* _EXTRACTED ENTRIES_
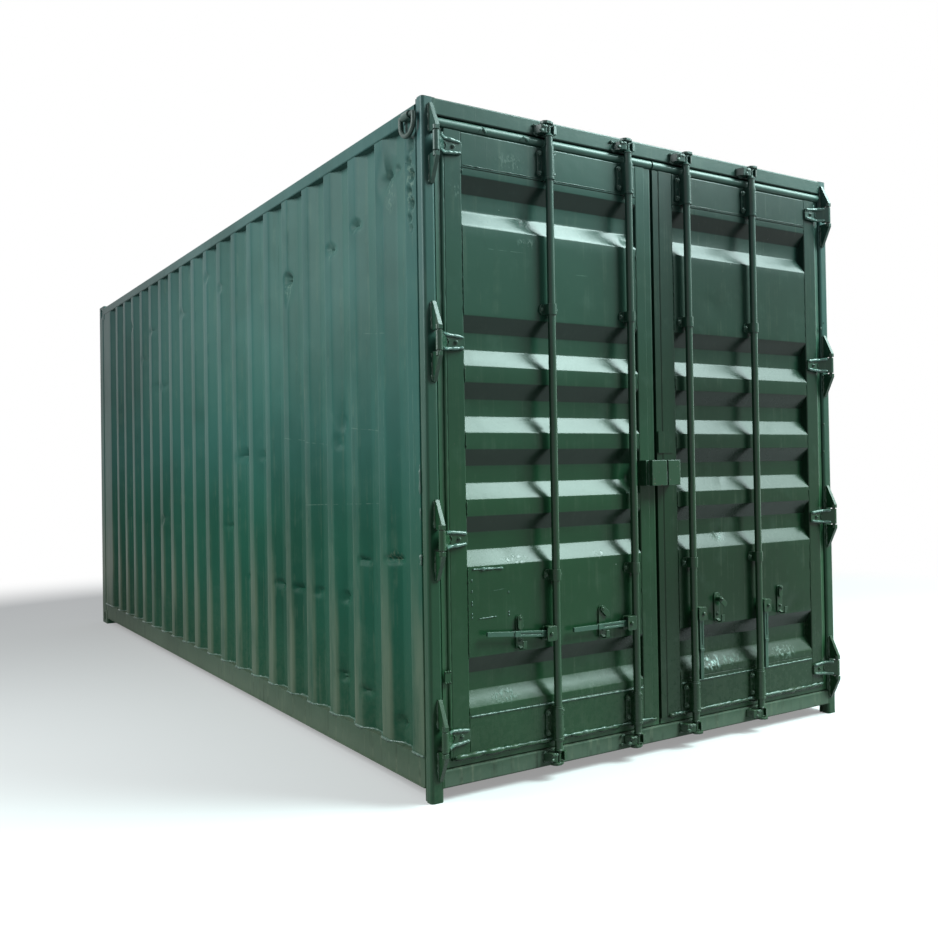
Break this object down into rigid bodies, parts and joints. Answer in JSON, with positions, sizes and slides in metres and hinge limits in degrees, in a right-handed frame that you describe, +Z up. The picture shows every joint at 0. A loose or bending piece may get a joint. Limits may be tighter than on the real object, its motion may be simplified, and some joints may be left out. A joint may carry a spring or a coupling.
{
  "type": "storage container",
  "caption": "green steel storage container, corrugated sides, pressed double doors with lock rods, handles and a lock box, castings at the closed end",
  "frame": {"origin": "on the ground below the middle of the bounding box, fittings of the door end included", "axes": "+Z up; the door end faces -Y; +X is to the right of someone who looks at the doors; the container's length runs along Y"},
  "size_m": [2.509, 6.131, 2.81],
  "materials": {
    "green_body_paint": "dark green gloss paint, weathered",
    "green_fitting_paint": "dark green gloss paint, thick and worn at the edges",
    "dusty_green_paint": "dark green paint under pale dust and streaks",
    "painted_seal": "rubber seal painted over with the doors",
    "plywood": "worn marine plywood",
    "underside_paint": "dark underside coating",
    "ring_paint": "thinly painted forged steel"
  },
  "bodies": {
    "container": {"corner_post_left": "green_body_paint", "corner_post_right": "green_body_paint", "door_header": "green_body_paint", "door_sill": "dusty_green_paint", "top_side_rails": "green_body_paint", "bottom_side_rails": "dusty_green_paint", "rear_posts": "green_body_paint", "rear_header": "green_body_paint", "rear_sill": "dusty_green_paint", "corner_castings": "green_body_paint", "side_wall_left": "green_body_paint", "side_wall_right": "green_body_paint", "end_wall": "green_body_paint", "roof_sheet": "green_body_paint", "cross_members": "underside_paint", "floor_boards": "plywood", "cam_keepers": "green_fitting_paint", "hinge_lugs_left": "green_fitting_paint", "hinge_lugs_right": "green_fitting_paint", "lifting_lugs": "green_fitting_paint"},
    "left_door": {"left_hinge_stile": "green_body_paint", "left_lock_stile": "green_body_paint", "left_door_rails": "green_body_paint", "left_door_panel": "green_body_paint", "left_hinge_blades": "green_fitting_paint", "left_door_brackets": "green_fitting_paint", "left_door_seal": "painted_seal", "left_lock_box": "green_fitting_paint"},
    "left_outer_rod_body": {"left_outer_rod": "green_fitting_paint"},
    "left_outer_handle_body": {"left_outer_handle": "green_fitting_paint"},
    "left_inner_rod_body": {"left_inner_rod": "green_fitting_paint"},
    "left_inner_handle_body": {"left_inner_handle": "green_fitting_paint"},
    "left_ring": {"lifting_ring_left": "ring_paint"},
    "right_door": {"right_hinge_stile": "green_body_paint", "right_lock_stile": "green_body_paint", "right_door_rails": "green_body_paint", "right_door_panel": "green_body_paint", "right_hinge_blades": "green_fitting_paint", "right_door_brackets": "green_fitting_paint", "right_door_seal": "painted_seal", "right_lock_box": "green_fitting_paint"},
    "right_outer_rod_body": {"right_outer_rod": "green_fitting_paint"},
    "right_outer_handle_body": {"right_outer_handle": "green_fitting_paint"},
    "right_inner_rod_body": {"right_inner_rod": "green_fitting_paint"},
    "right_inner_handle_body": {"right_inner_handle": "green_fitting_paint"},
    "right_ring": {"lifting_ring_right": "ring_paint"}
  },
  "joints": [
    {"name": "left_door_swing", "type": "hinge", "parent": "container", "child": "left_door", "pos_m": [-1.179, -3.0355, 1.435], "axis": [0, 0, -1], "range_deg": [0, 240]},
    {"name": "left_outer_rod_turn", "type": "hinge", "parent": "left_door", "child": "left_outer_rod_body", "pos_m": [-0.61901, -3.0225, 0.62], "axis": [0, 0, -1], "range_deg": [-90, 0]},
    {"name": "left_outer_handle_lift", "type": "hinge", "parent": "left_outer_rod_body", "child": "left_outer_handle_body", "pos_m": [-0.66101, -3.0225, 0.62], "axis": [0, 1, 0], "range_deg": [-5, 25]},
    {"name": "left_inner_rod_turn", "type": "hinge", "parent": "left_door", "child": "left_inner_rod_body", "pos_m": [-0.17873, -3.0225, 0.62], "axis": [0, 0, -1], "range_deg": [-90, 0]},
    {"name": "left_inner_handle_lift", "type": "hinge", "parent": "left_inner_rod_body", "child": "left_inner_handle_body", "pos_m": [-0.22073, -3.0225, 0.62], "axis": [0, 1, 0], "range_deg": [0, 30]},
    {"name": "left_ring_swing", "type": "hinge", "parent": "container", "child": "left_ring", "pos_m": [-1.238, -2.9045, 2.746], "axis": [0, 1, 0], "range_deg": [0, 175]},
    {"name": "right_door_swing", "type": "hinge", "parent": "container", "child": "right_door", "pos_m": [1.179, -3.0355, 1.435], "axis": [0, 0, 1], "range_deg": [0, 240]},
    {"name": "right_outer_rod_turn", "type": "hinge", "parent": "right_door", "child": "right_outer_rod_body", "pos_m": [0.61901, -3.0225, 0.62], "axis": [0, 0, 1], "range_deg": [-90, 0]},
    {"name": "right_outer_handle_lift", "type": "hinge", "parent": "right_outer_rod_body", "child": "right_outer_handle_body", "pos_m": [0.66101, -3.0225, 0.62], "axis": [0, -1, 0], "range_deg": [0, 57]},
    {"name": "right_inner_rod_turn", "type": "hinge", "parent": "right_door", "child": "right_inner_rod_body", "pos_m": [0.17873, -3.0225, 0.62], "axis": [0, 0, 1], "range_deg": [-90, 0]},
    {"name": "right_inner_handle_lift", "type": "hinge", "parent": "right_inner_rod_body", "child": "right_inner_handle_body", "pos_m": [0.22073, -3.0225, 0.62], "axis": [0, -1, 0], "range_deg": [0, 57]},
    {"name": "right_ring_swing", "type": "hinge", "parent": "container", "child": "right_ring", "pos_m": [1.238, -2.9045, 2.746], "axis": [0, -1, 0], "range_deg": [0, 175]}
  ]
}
---
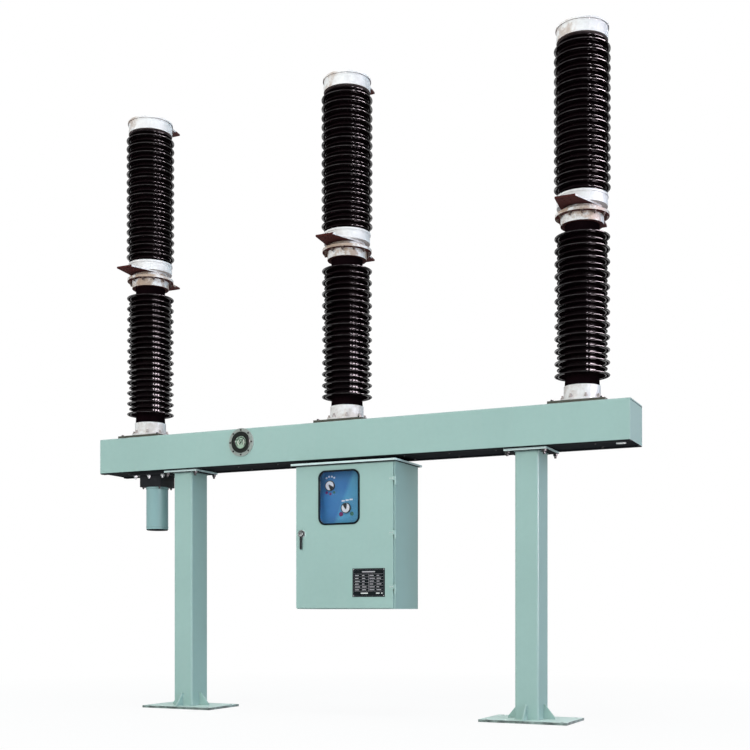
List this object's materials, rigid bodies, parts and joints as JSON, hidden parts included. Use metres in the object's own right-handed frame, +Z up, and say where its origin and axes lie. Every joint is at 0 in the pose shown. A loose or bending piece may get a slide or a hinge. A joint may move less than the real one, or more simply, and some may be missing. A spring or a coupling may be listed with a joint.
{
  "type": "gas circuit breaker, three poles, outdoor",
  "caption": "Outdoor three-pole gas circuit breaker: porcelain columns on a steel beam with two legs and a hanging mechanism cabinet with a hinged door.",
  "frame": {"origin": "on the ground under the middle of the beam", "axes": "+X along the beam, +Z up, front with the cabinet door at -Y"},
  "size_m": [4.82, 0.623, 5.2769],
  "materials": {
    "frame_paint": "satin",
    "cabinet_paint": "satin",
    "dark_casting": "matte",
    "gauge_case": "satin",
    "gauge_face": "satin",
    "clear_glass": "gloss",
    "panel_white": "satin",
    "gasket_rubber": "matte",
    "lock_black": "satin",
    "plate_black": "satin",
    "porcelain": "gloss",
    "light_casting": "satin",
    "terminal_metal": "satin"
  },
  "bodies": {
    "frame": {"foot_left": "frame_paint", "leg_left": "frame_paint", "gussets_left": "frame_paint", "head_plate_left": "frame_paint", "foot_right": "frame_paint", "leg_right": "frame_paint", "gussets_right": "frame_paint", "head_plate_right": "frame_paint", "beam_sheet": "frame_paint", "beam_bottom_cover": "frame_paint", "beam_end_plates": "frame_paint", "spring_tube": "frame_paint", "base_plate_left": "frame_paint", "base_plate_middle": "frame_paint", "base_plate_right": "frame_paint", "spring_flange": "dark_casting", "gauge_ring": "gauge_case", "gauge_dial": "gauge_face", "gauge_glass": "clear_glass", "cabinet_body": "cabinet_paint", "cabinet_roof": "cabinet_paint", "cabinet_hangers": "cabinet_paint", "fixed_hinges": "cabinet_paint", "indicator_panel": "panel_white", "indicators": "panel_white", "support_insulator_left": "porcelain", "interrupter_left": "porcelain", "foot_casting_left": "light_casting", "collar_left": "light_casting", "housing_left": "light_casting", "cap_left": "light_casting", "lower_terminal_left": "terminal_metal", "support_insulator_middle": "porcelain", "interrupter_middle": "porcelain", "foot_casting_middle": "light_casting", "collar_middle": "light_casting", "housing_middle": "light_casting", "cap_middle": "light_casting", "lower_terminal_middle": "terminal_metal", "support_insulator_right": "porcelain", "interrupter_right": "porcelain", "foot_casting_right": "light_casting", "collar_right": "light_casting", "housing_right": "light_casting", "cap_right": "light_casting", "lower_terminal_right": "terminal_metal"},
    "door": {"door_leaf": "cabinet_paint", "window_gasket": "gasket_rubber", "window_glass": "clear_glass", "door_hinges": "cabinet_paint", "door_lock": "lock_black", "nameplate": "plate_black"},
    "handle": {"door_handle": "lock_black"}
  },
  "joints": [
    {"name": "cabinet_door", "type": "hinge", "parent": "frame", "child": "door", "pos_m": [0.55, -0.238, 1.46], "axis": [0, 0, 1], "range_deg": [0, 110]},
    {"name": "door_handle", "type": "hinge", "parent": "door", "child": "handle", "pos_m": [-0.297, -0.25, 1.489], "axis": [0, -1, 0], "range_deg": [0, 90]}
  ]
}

* _EXERCISE TASK_
Check each line of the records for "metres" and copy the ones that contain it.

* _TASK RESPONSE_
Break this object down into rigid bodies, parts and joints. Answer in JSON, with positions, sizes and slides in metres and hinge limits in degrees, in a right-handed frame that you describe, +Z up. The picture shows every joint at 0. A loose or bending piece may get a joint. Limits may be tighter than on the real object, its motion may be simplified, and some joints may be left out. A joint may carry a spring or a coupling.
List this object's materials, rigid bodies, parts and joints as JSON, hidden parts included. Use metres in the object's own right-handed frame, +Z up, and say where its origin and axes lie. Every joint is at 0 in the pose shown. A loose or bending piece may get a slide or a hinge. A joint may move less than the real one, or more simply, and some may be missing. A spring or a coupling may be listed with a joint.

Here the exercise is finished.